Goal of the exercise - Below are entries. Copy exactly the lines running from the line that holds "# The origin" to the line that holds "return (np.asarray(points, float)", with both ends included.

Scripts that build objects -
---

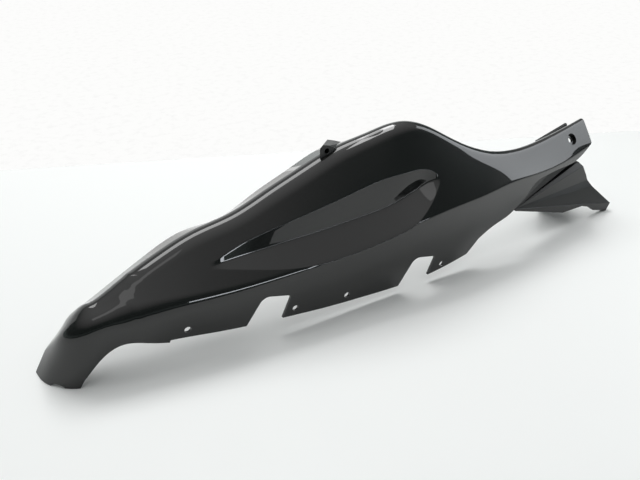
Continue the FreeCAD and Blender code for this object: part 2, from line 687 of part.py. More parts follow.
# The seat bracket: an open box on the flange, its foot cut to the flange's own surface
flangeEdge, flangeRidge = sectionCorners(size("bracket_x"))[0][:2]
flangeShare = (size("bracket_y") - flangeRidge.y) / (flangeEdge.y - flangeRidge.y)
setSize("flange_at_bracket_z", flangeRidge.z + flangeShare * (flangeEdge.z - flangeRidge.z),
        "height of the flange under the bracket, worked out from the guides")
bracketBox = doc.addObject("Part::Box", "BracketBox")
bind(bracketBox, Length="Params.bracket_length", Width="Params.bracket_width",
     Height="Params.bracket_rise + Params.bracket_sink",
     Placement__Base__x="Params.bracket_x", Placement__Base__y="Params.bracket_y",
     Placement__Base__z="Params.flange_at_bracket_z - Params.bracket_sink")
bracketRoom = doc.addObject("Part::Box", "BracketRoom")
bind(bracketRoom, Length="Params.bracket_length",
     Width="Params.bracket_width - 2 * Params.bracket_wall",
     Height="Params.bracket_rise + Params.bracket_sink",
     Placement__Base__x="Params.bracket_x + Params.bracket_wall",
     Placement__Base__y="Params.bracket_y + Params.bracket_wall",
     Placement__Base__z="Params.flange_at_bracket_z - Params.bracket_sink - Params.bracket_wall")
bracketHole = cylinderAlongY(
    "BracketHole", "Params.bracket_hole_diameter / 2", "2 * Params.bracket_wall",
    "Params.bracket_x + Params.bracket_hole_inset", "Params.bracket_y - Params.bracket_wall / 2",
    "Params.flange_at_bracket_z + Params.bracket_rise - Params.bracket_hole_inset")
bracketCuts = doc.addObject("Part::MultiFuse", "BracketCuts")
bracketCuts.Shapes = [bracketRoom, bracketHole, skin]
bracketHalves = addBoolean("Cut", "BracketHalves", bracketBox, bracketCuts)
doc.recompute()
bracket = addShape("SeatBracket", max(bracketHalves.Shape.Solids,
                                      key=lambda solid: solid.BoundBox.ZMax))
bracket.Label = "seat_bracket"

doc.recompute()
for item in doc.Objects:
    if "Invalid" in item.State or "Error" in item.State:
        raise RuntimeError("object failed: " + item.Name)
pieces = (sidePanel, extension, screws, bracket)
extent = FreeCAD.BoundBox()
for item in pieces:
    if item.Shape.isNull() or not item.Shape.isValid() or not item.Shape.Solids:
        raise RuntimeError("shape not valid: " + item.Label)
    extent.add(item.Shape.optimalBoundingBox(True, False))
# The origin of the exported pieces: under the middle of the part, at its lowest point
base = Vector(extent.Center.x, extent.Center.y, extent.ZMin)
for item in pieces:
    shape = item.Shape.copy()
    shape.translate(-base)
    shape.exportStep("parts/%s.step" % item.Label)
    print(item.Label, len(shape.Solids), "solids,", round(shape.Volume), "mm3")
print("extent", extent, "base", base)
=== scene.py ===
import math

import bmesh
import bpy
import numpy as np
from mathutils import Matrix, Vector
from mathutils.bvhtree import BVHTree


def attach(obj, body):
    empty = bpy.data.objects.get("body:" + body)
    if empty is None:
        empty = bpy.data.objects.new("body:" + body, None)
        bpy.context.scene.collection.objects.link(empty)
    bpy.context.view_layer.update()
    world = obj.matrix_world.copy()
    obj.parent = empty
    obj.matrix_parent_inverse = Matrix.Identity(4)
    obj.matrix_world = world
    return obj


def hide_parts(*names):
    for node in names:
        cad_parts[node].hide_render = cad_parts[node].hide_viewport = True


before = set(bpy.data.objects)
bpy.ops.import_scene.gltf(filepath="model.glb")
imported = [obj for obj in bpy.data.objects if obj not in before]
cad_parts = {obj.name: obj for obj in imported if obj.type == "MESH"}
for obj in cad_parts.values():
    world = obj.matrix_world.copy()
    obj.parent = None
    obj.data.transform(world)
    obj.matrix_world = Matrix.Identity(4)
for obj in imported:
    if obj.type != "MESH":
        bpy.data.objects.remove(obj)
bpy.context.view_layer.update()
print("frame loaded:", sorted(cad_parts))

millimetre = 0.001
# The guides below are in millimetres from the tail tip's contact with the table; the frame's
# origin lies under the middle of the part
tipToOrigin = np.array([340.472, 13.010, 0.0])


# Millimetres from the tail tip to metres in the frame
def toFrame(points):
    return (np.asarray(points, float) - tipToOrigin) * millimetre


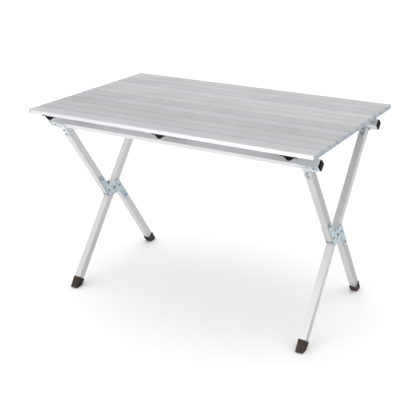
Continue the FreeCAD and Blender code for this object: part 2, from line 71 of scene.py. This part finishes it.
print("the frame holds", len(frame["nodes"]), "nodes, of which", len(SLATS), "are slats")

# %% [markdown]
# ## Camera
# The table is seen from the front and its right, from a little above. The lens is fairly long, so
# the far end of the top is only slightly smaller than the near end. The small shift slides the
# picture on the sensor without turning the camera, as a view camera does.

# %% Camera
SENSOR = 36.0
TARGET = Vector((0.0746, 0.0, 0.4237))
DISTANCE = 2.936
AZIMUTH = math.radians(29.21)
ELEVATION = math.radians(20.73)
LENS = 1.9002 * SENSOR
SLIDE_X = -0.0529
SLIDE_Y = -0.0385

away = Vector((math.sin(AZIMUTH) * math.cos(ELEVATION),
               -math.cos(AZIMUTH) * math.cos(ELEVATION),
               math.sin(ELEVATION)))
camera_data = bpy.data.cameras.new("camera")
camera_data.sensor_width = SENSOR
camera_data.lens = LENS
camera_data.shift_x = SLIDE_X
camera_data.shift_y = SLIDE_Y
camera = bpy.data.objects.new("camera", camera_data)
camera.location = TARGET + DISTANCE * away
camera.rotation_euler = (-away).to_track_quat("-Z", "Y").to_euler()
bpy.context.scene.collection.objects.link(camera)
bpy.context.scene.camera = camera
print("the camera stands", round(DISTANCE, 2), "m from the point it looks at")

# %% [markdown]
# ## Writing shader maths as Python
# A finish is a graph of nodes. Wiring each node by hand hides the idea, so a small class wraps one
# output socket and gives it the usual operators: `1 - mask` then adds a Math node by itself.
# Every other node comes from one method, which takes its type, its settings and its inputs.


# %% A socket with operators
class Signal:
    def __init__(self, shader, socket):
        self.shader = shader
        self.socket = socket

    def maths(self, operation, *values):
        inputs = dict(enumerate(values))
        return self.shader.node("Math", {"operation": operation}, inputs)

    def __add__(self, other):
        return self.maths("ADD", self, other)

    def __mul__(self, other):
        return self.maths("MULTIPLY", self, other)

    def __rsub__(self, other):
        return self.maths("SUBTRACT", other, self)

    __radd__ = __add__
    __rmul__ = __mul__


# %% A material and its node method
class Shader:
    def __init__(self, name, **constants):
        self.material = bpy.data.materials.new(name)
        self.material.use_nodes = True
        self.tree = self.material.node_tree
        self.surface = self.tree.nodes["Principled BSDF"]
        for socket, number in constants.items():
            self.surface.inputs[socket.replace("_", " ")].default_value = number

    def node(self, kind, settings=None, inputs=None, output=0):
        node = self.tree.nodes.new("ShaderNode" + kind)
        for setting, choice in (settings or {}).items():
            setattr(node, setting, choice)
        for socket, given in (inputs or {}).items():
            if isinstance(given, Signal):
                self.tree.links.new(given.socket, node.inputs[socket])
            else:
                node.inputs[socket].default_value = given
        return Signal(self, node.outputs[output])

    def feed(self, **signals):
        for socket, signal in signals.items():
            self.tree.links.new(signal.socket, self.surface.inputs[socket.replace("_", " ")])

    def place(self):
        """Object coordinates, which are metres in the table's own frame."""
        return self.node("TexCoord", output="Object")

    def along_axis(self, axis):
        """One coordinate of the place: X, Y or Z."""
        return self.node("SeparateXYZ", inputs={"Vector": self.place()}, output=axis)

    def stretched(self, scale, turn=0.0):
        """Object coordinates, turned about X and then scaled: a small number makes long lines."""
        inputs = {"Vector": self.place(), "Angle": turn}
        turned = self.node("VectorRotate", {"rotation_type": "X_AXIS"}, inputs)
        return self.node("Mapping", inputs={"Vector": turned, "Scale": scale})

    def noise(self, vector, scale, detail, roughness=0.5):
        inputs = {"Vector": vector, "Scale": scale, "Detail": detail, "Roughness": roughness}
        return self.node("TexNoise", inputs=inputs)

    def levels(self, signal, low, high):
        """0 below low, 1 above high."""
        return self.node("MapRange", inputs={"Value": signal, "From Min": low, "From Max": high})

    def blend(self, factor, first, second):
        """first is a colour or a Signal of one, and second is a colour."""
        start = first if isinstance(first, Signal) else (*first, 1)
        return self.node("Mix", {"data_type": "RGBA"}, {0: factor, 6: start, 7: (*second, 1)}, 2)

    def bump(self, height, depth, strength):
        """depth is how deep the full height is, in metres."""
        return self.node("Bump", inputs={"Height": height, "Distance": depth, "Strength": strength})


print("materials are written with Shader and Signal")

# %% [markdown]
# ## Satin aluminium
# The slats and tubes are extruded, so the die leaves fine lines along their length, and the
# anodising turns them satin. Lines like that are noise, drawn out until they are some two or three
# hundred times longer than wide. The same lines tilt the surface a hair, which draws the
# reflections out sideways. A second, cloudy noise stands for handling: it makes patches a little
# duller and warmer. A third, very fine one makes small dark specks.
#
# Three more touches are worked out from a coordinate, and all three are painted light: painted
# shade in the seams between slats, painted shade on a leg's side walls, which makes them darker
# than its faces, and a painted highlight on the front wall of the top.


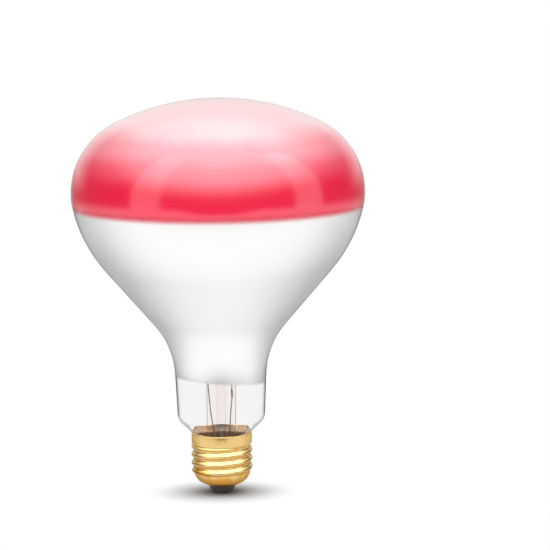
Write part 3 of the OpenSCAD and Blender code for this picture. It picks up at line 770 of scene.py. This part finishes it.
def outer_leads():
    """The thin leads run down in the stem. One climbs at the back to the collar, one goes on to the tip.
    The centre lead is thicker where it is welded."""
    side = [(-seal_x, 0, bore_end_z), (-seal_x, 0, bore_end_z - 2 * outer_wire_r)]
    side += [in_stem(shares) for shares in side_lead_shares] + under_flare
    side += [(0, climb_r, spigot_z), (0, climb_r, thread_top_z - fade_h / 2),
             (0, collar_climb_r, thread_top_z + fade_h), (0, collar_climb_r, side_hole_z - outer_wire_r),
             (0, collar_climb_r + outer_wire_r, side_hole_z), (0, collar_r, side_hole_z)]
    wire_piece("side_lead", swept(bent(side), outer_wire_r), "lead_wire", "outer_lead_side")
    centre = [(seal_x, 0, bore_end_z), (seal_x, 0, bore_end_z - 2 * outer_wire_r)]
    centre += [in_stem(shares) for shares in centre_lead_shares]
    foot_x = [share * seal_x for share in centre_foot_shares]
    centre += [(foot_x[0], 0, exhaust_tip_z), (foot_x[1], 0, (exhaust_tip_z + insulator_high.z) / 2),
               (0, 0, insulator_high.z), (0, 0, solder_high.z)]
    path = finer(bent(centre))
    bead_top, bead_foot = (in_stem(centre_lead_shares[i])[2] for i in (1, 2))
    heights = path[:, 2]
    bead = (ease(heights, bead_foot - bead_fade, bead_foot + bead_fade)
            * (1 - ease(heights, bead_top - bead_fade, bead_top + bead_fade)))
    radii = outer_wire_r + (bead_r - outer_wire_r) * bead
    wire_piece("centre_lead", swept(path, radii), "lead_wire", "outer_lead_centre")


def on_ring(angle, r, z):
    return np.array([r * math.cos(math.radians(angle)), r * math.sin(math.radians(angle)), z])


def inner_leads():
    """The stiff leads spread from the press up to the filament's ends, and are flattened round them."""
    for side, name, node in ((-1, "inner_wire_left", "inner_lead_left"),
                             (1, "inner_wire_right", "inner_lead_right")):
        angle = ring_start - clamp_turn if side > 0 else 180 - ring_start + clamp_turn
        top = on_ring(angle, ring_r, ring_z)
        foot = np.array([side * seal_x, 0, press_top_z])
        route = [foot, foot + (0, 0, inner_rise_share * (button_z - press_top_z)),
                 ((foot[0] + top[0]) / 2, top[1] / 2, button_z), top - (0, 0, 2 * clamp_r), top]
        across = np.outer(clamp_length_shares, on_ring(angle + 90, clamp_l / 2, 0))
        clamp = swept(top + across, clamp_r * np.array(clamp_radius_shares), sides=24)
        wire_piece(name, joined(swept(bent(route, inner_bend), inner_wire_r), clamp), "nickel_wire", node)


def support_hooks():
    """Each support leaves the button, bends up and ends in a loop round the coil."""
    meet = np.array([ring_r, ring_z]) + loop_r * direction(loop_meets)
    route = [(support_root_r, 0, button_z), (button_r + support_bend, 0, button_z),
             (button_r + 2 * support_bend, 0, button_z + support_bend), (meet[0], 0, meet[1])]
    turns = np.radians(loop_meets + np.linspace(loop_start, loop_end, loop_points))
    shift = np.linspace(0, 2 * support_wire_r, loop_points)
    loop = np.column_stack([ring_r + loop_r * np.cos(turns), shift, ring_z + loop_r * np.sin(turns)])
    hook = np.vstack([bent(route), loop])
    for i in range(1, supports + 1):
        angle = ring_start + ring_turn * i / (supports + 1)
        c, d = direction(angle)
        wire = swept(hook @ np.array([[c, d, 0], [-d, c, 0], [0, 0, 1]]), support_wire_r, sides=12)
        wire_piece(f"support_hook_{i}", wire, "support_wire", f"support_wire_{i}")


def filament_coil():
    """The coiled wire, in a ring that is open in front. Its ends lie in the clamps."""
    turns = np.arange(coil_turns * coil_turn_points + 1) / coil_turn_points
    r = coil_r * np.clip(np.minimum(turns, coil_turns - turns), 0, 1)
    turn, angle = 2 * np.pi * turns, np.radians(ring_start + ring_turn * turns / coil_turns)
    out = ring_r + r * np.cos(turn)
    path = np.column_stack([out * np.cos(angle), out * np.sin(angle), ring_z + r * np.sin(turn)])
    wire_piece("filament_coil", swept(path, coil_wire_r, sides=8), "tungsten", "filament")


bulb_glass()
red_front()
silver_lining()
brass_shell()
black_tip()
contact()
side_dot()
cement_collar()
outer_leads()
inner_leads()
support_hooks()
filament_coil()

# CAD nodes whose shape is right keep it and get a finish
carried = {"stem": "stem_glass", "exhaust_tube": "stem_glass", "support_rod": "stem_glass",
           "seal_wire_left": "seal_wire", "seal_wire_right": "seal_wire"}
for node, finish in carried.items():
    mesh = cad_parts[node].data
    mesh.materials.clear()
    mesh.materials.append(materials[finish])
    mesh.shade_smooth()
    mesh.set_sharp_from_angle(angle=math.radians(SMOOTH_ANGLE))


# The studio. Its sizes are in metres.

def eased(tree, value, ramp, low=0, high=1):
    """Goes from low to high between the two ends of a ramp."""
    return mapped(tree, value, *ramp, low, high, smooth=True)


def white_floor():
    """A wide pale disc that takes the bulb's shadow round its foot and is white to the eye further out.
    Near the foot its tone to the eye is darker, a painted shadow that deepens the real one.
    Gloss and metal see the studio through it, and it doesn't show from below."""
    radius, columns, squash = 8.0, 96, 1.3
    shadow_ramp, painted_shadow_core_ramp = (0.006, 0.034), (0.004, 0.022)
    # The two darker tones round the foot are a painted shadow, seen by the eye only.
    painted_shadow_core_tone, painted_shadow_foot_tone, lit_tone = (0.37, 0.385, 0.405), (0.515, 0.525, 0.54), (0.8, 0.8, 0.8)
    mesh = bpy.data.meshes.new("floor")
    angles = 2 * np.pi * np.arange(columns) / columns
    mesh.from_pydata([(radius * math.cos(a), radius * math.sin(a), 0) for a in angles], [], [range(columns)])
    floor = bpy.data.objects.new("floor", mesh)
    bpy.context.scene.collection.objects.link(floor)
    made, tree, shader = new_material("pale_floor")
    tree.nodes.remove(shader)
    path = add_node(tree, "ShaderNodeLightPath").outputs
    seen = math_node(tree, "MAXIMUM", path["Is Camera Ray"], path["Is Transmission Ray"])
    from_foot = vector_node(tree, "LENGTH", object_place(tree, (1, squash, 1)))
    away = eased(tree, from_foot, shadow_ramp)
    painted_shadow_tone = two_tones(tree, eased(tree, from_foot, painted_shadow_core_ramp), painted_shadow_core_tone, painted_shadow_foot_tone)
    lit = add_node(tree, "ShaderNodeBsdfDiffuse", Color=two_tones(tree, seen, lit_tone, painted_shadow_tone)).outputs["BSDF"]
    white = add_node(tree, "ShaderNodeEmission").outputs["Emission"]
    clear = add_node(tree, "ShaderNodeBsdfTransparent").outputs["BSDF"]
    near = mixed_shaders(tree, math_node(tree, "MULTIPLY", away, seen), lit, white)
    beneath = add_node(tree, "ShaderNodeNewGeometry").outputs["Backfacing"]
    through = math_node(tree, "MAXIMUM", math_node(tree, "MULTIPLY", away, path["Is Glossy Ray"]), beneath)
    plug(tree, tree.nodes["Material Output"].inputs["Surface"], mixed_shaders(tree, through, near, clear))
    mesh.materials.append(made)


def studio_world():
    """White to the eye and through glass. Gloss and metal see a dim band at eye level, a bright sky with
    a soft patch overhead in front, and below a white front that falls to grey at the back."""
    dim, sky, patch, front_low, back_low, pale_low = 0.14, 0.86, 2.05, 1.07, 0.55, 0.3
    fill, high_light, front_light, patch_light = 0.10, 0.75, 0.90, 0.18
    patch_elevation, side_lift = 72, 0.12
    # Each ramp runs along a direction's share to the side, to the back or up, or towards the patch
    side_ramp, behind_ramp, above_ramp, rim_ramp = (0.15, 0.6), (0.5, 0.95), (0.15, 0.65), (-0.09, 0.09)
    pale_ramp, pale_back_ramp, low_ramp = (-0.6, -0.2), (0.95, 0.75), (-0.2, 0.7)
    front_ramp, glow_ramp, high_ramp, fore_ramp = (-0.2, -0.34), (0.31, 0.94), (0.1, 0.95), (0, -0.95)
    world = bpy.data.worlds.new("studio")
    world.use_nodes = True
    tree = world.node_tree
    path = add_node(tree, "ShaderNodeLightPath").outputs
    way = add_node(tree, "ShaderNodeTexCoord").outputs["Generated"]
    place = add_node(tree, "ShaderNodeSeparateXYZ", Vector=way).outputs
    height, depth = place["Z"], place["Y"]

    aside = eased(tree, math_node(tree, "ABSOLUTE", place["X"], 0), side_ramp, 0, side_lift)
    lowered = math_node(tree, "SUBTRACT", height, aside)
    rim = math_node(tree, "MULTIPLY", eased(tree, depth, behind_ramp), eased(tree, height, rim_ramp))
    upper = blended(tree, math_node(tree, "MAXIMUM", eased(tree, height, above_ramp), rim), dim, dim + sky)
    pale = math_node(tree, "MULTIPLY", eased(tree, height, pale_ramp, 0, pale_low),
                     eased(tree, depth, pale_back_ramp))
    low = blended(tree, eased(tree, depth, low_ramp), front_low, math_node(tree, "ADD", pale, back_low))
    around = blended(tree, eased(tree, lowered, front_ramp), upper, low)
    glow = eased(tree, vector_node(tree, "DOT_PRODUCT", way, (0, *(direction(patch_elevation) * (-1, 1)))),
                 glow_ramp)
    gloss = math_node(tree, "ADD", around, math_node(tree, "MULTIPLY", glow, patch))

    high = eased(tree, height, high_ramp, fill, fill + high_light)
    fore = eased(tree, depth, fore_ramp, 0, front_light)
    soft = math_node(tree, "MULTIPLY", glow, patch * patch_light)
    rest = math_node(tree, "ADD", math_node(tree, "ADD", high, fore), soft)

    seen = math_node(tree, "MAXIMUM", path["Is Camera Ray"], path["Is Transmission Ray"])
    strength = blended(tree, seen, blended(tree, path["Is Glossy Ray"], rest, gloss), 1)
    plug_named(tree, tree.nodes["Background"], {"Color": (1, 1, 1), "Strength": strength})
    bpy.context.scene.world = world


def stand(body, right, up, back, where):
    """Puts an object into the scene, here and with these as its axes."""
    bpy.context.scene.collection.objects.link(body)
    body.matrix_world = Matrix([[right[i], up[i], back[i], where[i]] for i in range(3)] + [[0, 0, 0, 1]])


def strip_lamp(name, azimuth):
    """A tall soft lamp that stands on the floor, faces the bulb and shows in its gloss. Azimuth 0 is in
    front, and grows to the right."""
    distance, width, height, centre_z, brightness = 1.1, 0.5, 2.1, 1.01, 0.8
    lamp = bpy.data.lights.new(name, "AREA")
    lamp.shape = "RECTANGLE"
    lamp.size, lamp.size_y = width, height
    lamp.energy = brightness * width * height * math.pi
    x, y = direction(azimuth - 90)
    body = bpy.data.objects.new(name, lamp)
    stand(body, (-y, x, 0), (0, 0, 1), (x, y, 0), (x * distance, y * distance, centre_z))
    body.visible_diffuse = False


def camera():
    """The photograph's viewpoint: 1.12 m in front, a little above the bulb's top, and tipped down."""
    focal, sensor = 172.87, 36
    tilt, turn, roll = (math.radians(angle) for angle in (8.1, 1.22, 0.68))
    where = (0, -1.116, 0.253)
    lens = bpy.data.cameras.new("camera")
    lens.sensor_width, lens.lens = sensor, focal
    level = np.array([math.sin(turn), math.cos(turn), 0])
    rise = np.array([0, 0, 1])
    right = np.array([math.cos(turn), -math.sin(turn), 0])
    ahead = level * math.cos(tilt) - rise * math.sin(tilt)
    up = level * math.sin(tilt) + rise * math.cos(tilt)
    body = bpy.data.objects.new("camera", lens)
    stand(body, math.cos(roll) * right - math.sin(roll) * up, math.sin(roll) * right + math.cos(roll) * up,
          -ahead, where)
    bpy.context.scene.camera = body


white_floor()
studio_world()
strip_lamp("left_strip", -57)
strip_lamp("right_strip", 73)
camera()

bpy.context.scene.view_settings.view_transform = "Standard"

---

Answer for the task -
# The origin of the exported pieces: under the middle of the part, at its lowest point
base = Vector(extent.Center.x, extent.Center.y, extent.ZMin)
for item in pieces:
    shape = item.Shape.copy()
    shape.translate(-base)
    shape.exportStep("parts/%s.step" % item.Label)
    print(item.Label, len(shape.Solids), "solids,", round(shape.Volume), "mm3")
print("extent", extent, "base", base)
=== scene.py ===
import math

import bmesh
import bpy
import numpy as np
from mathutils import Matrix, Vector
from mathutils.bvhtree import BVHTree


def attach(obj, body):
    empty = bpy.data.objects.get("body:" + body)
    if empty is None:
        empty = bpy.data.objects.new("body:" + body, None)
        bpy.context.scene.collection.objects.link(empty)
    bpy.context.view_layer.update()
    world = obj.matrix_world.copy()
    obj.parent = empty
    obj.matrix_parent_inverse = Matrix.Identity(4)
    obj.matrix_world = world
    return obj


def hide_parts(*names):
    for node in names:
        cad_parts[node].hide_render = cad_parts[node].hide_viewport = True


before = set(bpy.data.objects)
bpy.ops.import_scene.gltf(filepath="model.glb")
imported = [obj for obj in bpy.data.objects if obj not in before]
cad_parts = {obj.name: obj for obj in imported if obj.type == "MESH"}
for obj in cad_parts.values():
    world = obj.matrix_world.copy()
    obj.parent = None
    obj.data.transform(world)
    obj.matrix_world = Matrix.Identity(4)
for obj in imported:
    if obj.type != "MESH":
        bpy.data.objects.remove(obj)
bpy.context.view_layer.update()
print("frame loaded:", sorted(cad_parts))

millimetre = 0.001
# The guides below are in millimetres from the tail tip's contact with the table; the frame's
# origin lies under the middle of the part
tipToOrigin = np.array([340.472, 13.010, 0.0])


# Millimetres from the tail tip to metres in the frame
def toFrame(points):
    return (np.asarray(points, float) - tipToOrigin) * millimetre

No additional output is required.